If a data set is regularly or automatically validated against others, details should be made available for anyone to inspect. Transparency is key to trustworthiness. And as always, trust, but verify.
Checks are commonly phrased as expectations. These expectations ought to be available as understandable descriptions in the generated documentation, including not only a check mark or ‘health’ score, but also tables and charts with the full results or at the very least links to the results. People interested in any data set must be able to assess its trustworthiness quickly and independently.
If the data set is a derived data set, it should be clearly marked clearly as such, which can easily be pulled from the workflow orchestrator’s lineage tracker.
To increase trust, highlight any anomalous values, check the evolution of distributions of values automatically, and visualize counts by category as functions of time, so that it’s easy to see drift in data. When the data distributions shift over time, that may affect decisions or machine learning products, which is why it is crucial to have that information available and easily accessible at all times.

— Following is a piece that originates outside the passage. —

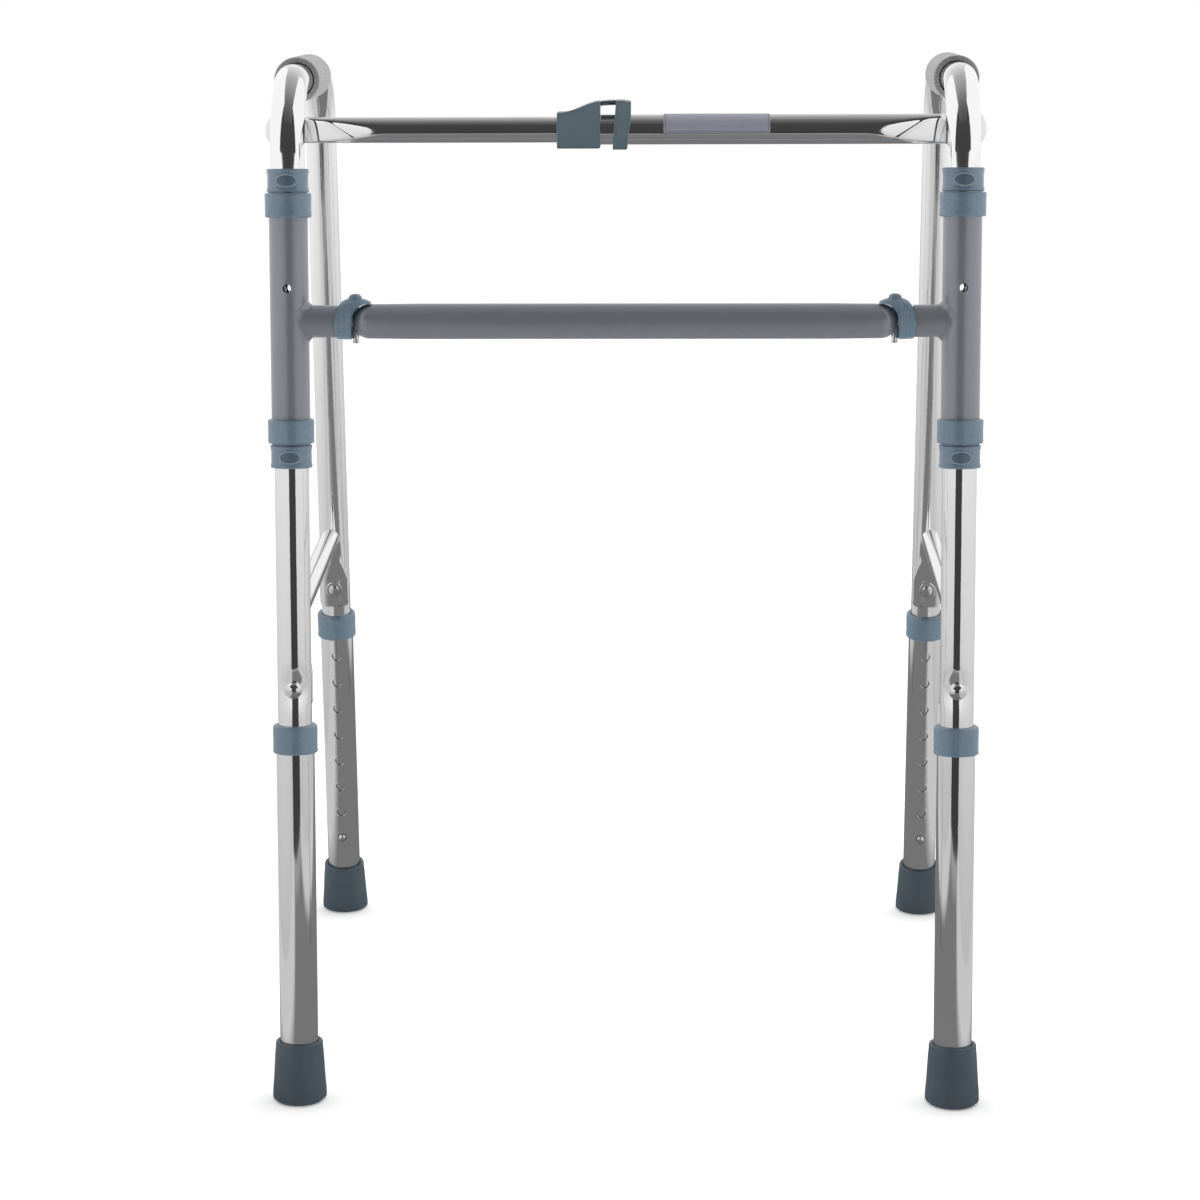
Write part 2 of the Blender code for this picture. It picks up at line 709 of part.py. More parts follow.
# --------------------------------------------------------- lower bar
bar_reach = PIN_X + 0.016
lower_bar = turned(
    [
        (BAR_END_R, -bar_reach),
        (BAR_END_R, -PIN_X + 0.004),
        (BAR_R, -PIN_X + 0.040),
        (BAR_R, PIN_X - 0.040),
        (BAR_END_R, PIN_X - 0.004),
        (BAR_END_R, bar_reach),
        (BAR_END_R - 1.5 * MM, bar_reach),
        (BAR_END_R - 1.5 * MM, -bar_reach),
    ]
)
lower_bar = moved(moved(lower_bar, ALONG_X), stub_at)
for sign in (1.0, -1.0):
    spot = Matrix.Translation((PIN_X * sign, PIN_AT.y, STUB_Z))
    end_box = block((0.040, 0.050, 0.050), (0.020 * sign, 0.0, 0.0))
    nose = rod(BAR_END_R - 0.1 * MM, -0.030, 0.030)
    end_cut = combine(end_box, nose)
    lower_bar = combine(lower_bar, moved(end_cut, spot))
    lower_bar = combine(lower_bar, moved(rod(PIN_R + CLEAR, -0.03, 0.03, 16), spot))
publish("lower_bar", lower_bar, "grey_paint")

# --------------------------------------------------------- upper bar
upper_at = Matrix.Translation((0.0, UPPER_Y, UPPER_Z))
THICK_START = -0.045


def round_end_tube(r_out, r_in, start, end, plug):
    """A tube along X whose far end is closed by a rounded plug of metal."""
    profile = [
        (0.0, end - plug),
        (r_in, end - plug),
        (r_in, start),
        (r_out, start),
        (r_out, end - r_out * 0.55),
        (r_out * 0.86, end - r_out * 0.22),
        (r_out * 0.55, end - r_out * 0.05),
        (0.0, end),
    ]
    return moved(turned(profile, ROUND, False), ALONG_X)


def leg_relief(margin, turns):
    """Room for the front leg, where the bar passes behind it."""
    parts = []
    path = side_path(0.66, 0.60)[:10]
    for angle in turns:
        body = swept(path, TUBE_R + margin, 20)
        parts.append(moved(body, PLACE @ Matrix.Rotation(-SPLAY + angle, 4, UP_F)))
    return parts


thick = moved(round_end_tube(THICK_R, THICK_BORE, THICK_START, UPPER_END, 0.055), upper_at)
for tool in leg_relief(3.2 * MM, (0.0,)) + leg_relief(1.4 * MM, (RAD(30), RAD(60))):
    thick = combine(thick, tool)
publish("upper_outer_tube", thick, "polished_aluminium")

THIN_END = 0.110
thin_local = round_end_tube(THIN_R, THIN_R - THIN_WALL, -THIN_END, UPPER_END, 0.055)
thin = moved(thin_local, upper_at)
for tool in leg_relief(3.2 * MM, (0.0,)) + leg_relief(1.4 * MM, (RAD(30), RAD(60))):
    thin = combine(thin, tool)
moved(thin, Matrix.Scale(-1.0, 4, (1, 0, 0)))
bmesh.ops.reverse_faces(thin, faces=thin.faces)
publish("upper_inner_tube", thin, "polished_aluminium")


# -------------------------------------------------------------- latch
def plate_solid(outline, half_width, bevel):
    """A side outline in X and Z, given thickness along Y with rounded long edges."""
    bm = bmesh.new()
    verts = [bm.verts.new((x * MM, -half_width, z * MM)) for x, z in outline]
    face = bm.faces.new(verts)
    grown = bmesh.ops.extrude_face_region(bm, geom=[face])
    far = [g for g in grown["geom"] if isinstance(g, bmesh.types.BMVert)]
    bmesh.ops.translate(bm, verts=far, vec=(0.0, 2.0 * half_width, 0.0))
    bmesh.ops.recalc_face_normals(bm, faces=bm.faces)
    long_edges = []
    for edge in bm.edges:
        a, b = edge.verts
        if abs(a.co.y - b.co.y) < 1e-7 and abs(a.co.x - b.co.x) > 1e-4:
            long_edges.append(edge)
    bmesh.ops.bevel(
        bm,
        geom=long_edges,
        offset=bevel,
        segments=3,
        profile=0.5,
        affect="EDGES",
    )
    return bm


housing_line = [(-50.0, -13.4), (-18.2, -13.4), (-18.2, 21.2), (-24.0, 19.9)]
housing_line += [(-32.0, 17.2), (-41.5, 13.4), (-50.0, 12.9)]
housing = plate_solid(housing_line, 14.0 * MM, 3.2 * MM)
housing = moved(housing, upper_at)
thick_bore = moved(moved(rod(THICK_R + CLEAR, -0.0455, 0.0), ALONG_X), upper_at)
housing = combine(housing, thick_bore)
thin_bore = moved(moved(rod(THIN_R + CLEAR, -0.060, -0.040), ALONG_X), upper_at)
housing = combine(housing, thin_bore)
publish("latch_housing", housing, "latch_plastic")

LEVER_PIVOT = Vector((-18.0 * MM, UPPER_Y, UPPER_Z + 19.0 * MM))
ORIGINS["latch_lever"] = LEVER_PIVOT
lever_line = [(-17.8, 17.2), (-6.9, 17.2), (-9.0, -14.2), (1.8, -14.2)]
lever_line += [(4.6, 20.4), (-1.0, 21.6), (-17.8, 21.4)]
lever = plate_solid(lever_line, 14.4 * MM, 2.6 * MM)
lever = moved(lever, upper_at)
lever_bore = moved(moved(rod(THICK_R + 1.7 * MM, -0.016, 0.016), ALONG_X), upper_at)
lever = combine(lever, lever_bore)
publish("latch_lever", lever, "latch_plastic", None, False, "latch_lever")

# ------------------------------------------------------------- label
label_in = THICK_R + 0.35 * MM
label_out = THICK_R + 0.65 * MM
label = ring(label_in, label_out, 0.0285, 0.1070, 48)
label = moved(label, ALONG_X)
away = block((0.2, 0.05, 0.05), (0.07, 0.0, -0.025 - 2.1 * MM))
label = combine(label, away)
behind = block((0.2, 0.05, 0.05), (0.07, 0.025 - 0.5 * MM, 0.0))
label = combine(label, behind)
publish("plain_label", moved(label, upper_at), "label_film")

for cutter in list(shop.objects):
    cutter.hide_render = True
    cutter.display_type = "WIRE"
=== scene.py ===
"""Visual model of the reciprocating walking frame: finer surfaces over the CAD frame.

Metres, +Z up, -Y is the front, +X is the right as seen from the front. Pieces that
come in pairs are built on the right and mirrored. Names ending in _Z are heights
above the floor; times KF or KR they are distances along a leaning leg.
"""
import math

import bmesh
import bpy
from mathutils import Matrix, Vector


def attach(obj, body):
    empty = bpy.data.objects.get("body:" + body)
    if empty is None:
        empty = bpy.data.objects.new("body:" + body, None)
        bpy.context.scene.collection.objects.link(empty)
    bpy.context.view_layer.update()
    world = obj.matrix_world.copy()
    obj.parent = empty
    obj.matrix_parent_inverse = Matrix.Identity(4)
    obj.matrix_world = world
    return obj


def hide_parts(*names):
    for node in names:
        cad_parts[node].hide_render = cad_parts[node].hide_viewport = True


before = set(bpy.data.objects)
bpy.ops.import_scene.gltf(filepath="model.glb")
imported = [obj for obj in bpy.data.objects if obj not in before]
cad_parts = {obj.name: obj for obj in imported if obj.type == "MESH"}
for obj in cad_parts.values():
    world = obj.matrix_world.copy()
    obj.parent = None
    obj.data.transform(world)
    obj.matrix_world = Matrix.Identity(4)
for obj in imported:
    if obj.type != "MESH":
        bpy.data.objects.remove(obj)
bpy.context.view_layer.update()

MM = 0.001
RAD = math.radians

# ------------------------------------------------------------ dimensions
HALF_SPACING = 0.2475
FRONT_Y = -0.2349
FLOOR_DEPTH = 0.470
FRONT_LEAN = RAD(4.0)
REAR_LEAN = RAD(9.5)
SPLAY = RAD(1.9)
HANDLE_Z = 0.762
BEND_R = 0.055
TUBE_R = 12.7 * MM
LEG_END_Z = 0.056
CLEAR = 0.5 * MM
BORE_R = TUBE_R + CLEAR
GRIP_R = 17.3 * MM
GRIP_ENDS = (0.084, 0.196)
# leg extensions, their holes, collars and tips
OUTER_R = 14.3 * MM
HOLE_PITCH = 25.4 * MM
HOLE_COUNT = 8
HOLE_R = 4.0 * MM
HOLE_Z = 0.0755
EXT_BOTTOM = 0.012
EXT_TOP = 0.2835
EXT_COLLAR = (0.2665, 0.2875)
EXT_COLLAR_R = 16.8 * MM
TIP_TOP_Z = 0.045
TIP_R = 20.35 * MM
# hinge sleeves, stubs, pins and the lower bar
SLEEVE_Z = (0.5035, 0.677)
SIGHT_HOLE_Z = 0.613
SIGHT_HOLE_R = 3.1 * MM
STUB_Z = 0.5885
STUB_R = 11.9 * MM
STUB_START = 13.5 * MM
BAR_R = 13.1 * MM
BAR_END_R = 12.7 * MM
NOSE_IN = 10.2 * MM
PIN_X = 0.1986
PIN_R = 2.5 * MM
# side braces: PRESSED is the share of the thickness left at the flattened ends
BOLT_Z = 0.315
BRACE_Z = 0.365
BRACE_R = 8.0 * MM
BRACE_BEND = 0.034
PRESSED = 0.27
PRESSED_LENGTH = 27.0 * MM
PRESSED_BLEND = 20.0 * MM
SHANK_R = 2.9 * MM
# upper bar
UPPER_Z = 0.727
UPPER_BACK = 24.4 * MM
THICK_R = 11.1 * MM
THIN_R = 9.5 * MM
UPPER_END = 0.267

UP_F = Vector((0.0, math.sin(FRONT_LEAN), math.cos(FRONT_LEAN)))
UP_R = Vector((0.0, -math.sin(REAR_LEAN), math.cos(REAR_LEAN)))
BACK_F = Vector((0.0, math.cos(FRONT_LEAN), -math.sin(FRONT_LEAN)))
FORE_R = Vector((0.0, -math.cos(REAR_LEAN), -math.sin(REAR_LEAN)))
BACK = Vector((0.0, 1.0, 0.0))
REAR_FOOT = Vector((0.0, FLOOR_DEPTH, 0.0))
KF = 1.0 / math.cos(FRONT_LEAN)
KR = 1.0 / math.cos(REAR_LEAN)


def frame_matrix(origin, *axes):
    m = Matrix.Identity(4)
    for row in range(3):
        for column, axis in enumerate((*axes, origin)):
            m[row][column] = axis[row]
    return m


FRONT_LEG = frame_matrix(Vector(), Vector((1, 0, 0)), BACK_F, UP_F)
REAR_LEG = frame_matrix(REAR_FOOT, Vector((-1, 0, 0)), FORE_R, UP_R)
# name, place, distance along the leg per height, and the direction into the frame
LEGS = (("front", FRONT_LEG, KF, BACK_F), ("rear", REAR_LEG, KR, FORE_R))
PLACE = Matrix.Translation((HALF_SPACING, FRONT_Y, 0.0))
SIDE_PLACE = PLACE @ Matrix.Rotation(-SPLAY, 4, UP_F)
FLIP = Matrix.Scale(-1.0, 4, (1, 0, 0))
ALONG_X = Matrix.Rotation(math.pi / 2.0, 4, "Y")
ALONG_Y = Matrix.Rotation(-math.pi / 2.0, 4, "X")


def leg_point(matrix, lean, z):
    return matrix @ Vector((0.0, 0.0, z / math.cos(lean)))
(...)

The same goes for splits by common demographic factors, or even better: interactions. For instance, age and location, or race and gender. These can highlight issues with bias in the data early on. Detect bias in data as soon as possible, so as not to increase it by means of algorithms that can exacerbate built-in biases in the data. After all, fairness is a key ingredient of customer trust.
And that is not all. You can also think about confidentiality, compliance, understandability, and recoverability in case of human error or a disaster.
Remember: data quality is everyone’s problem.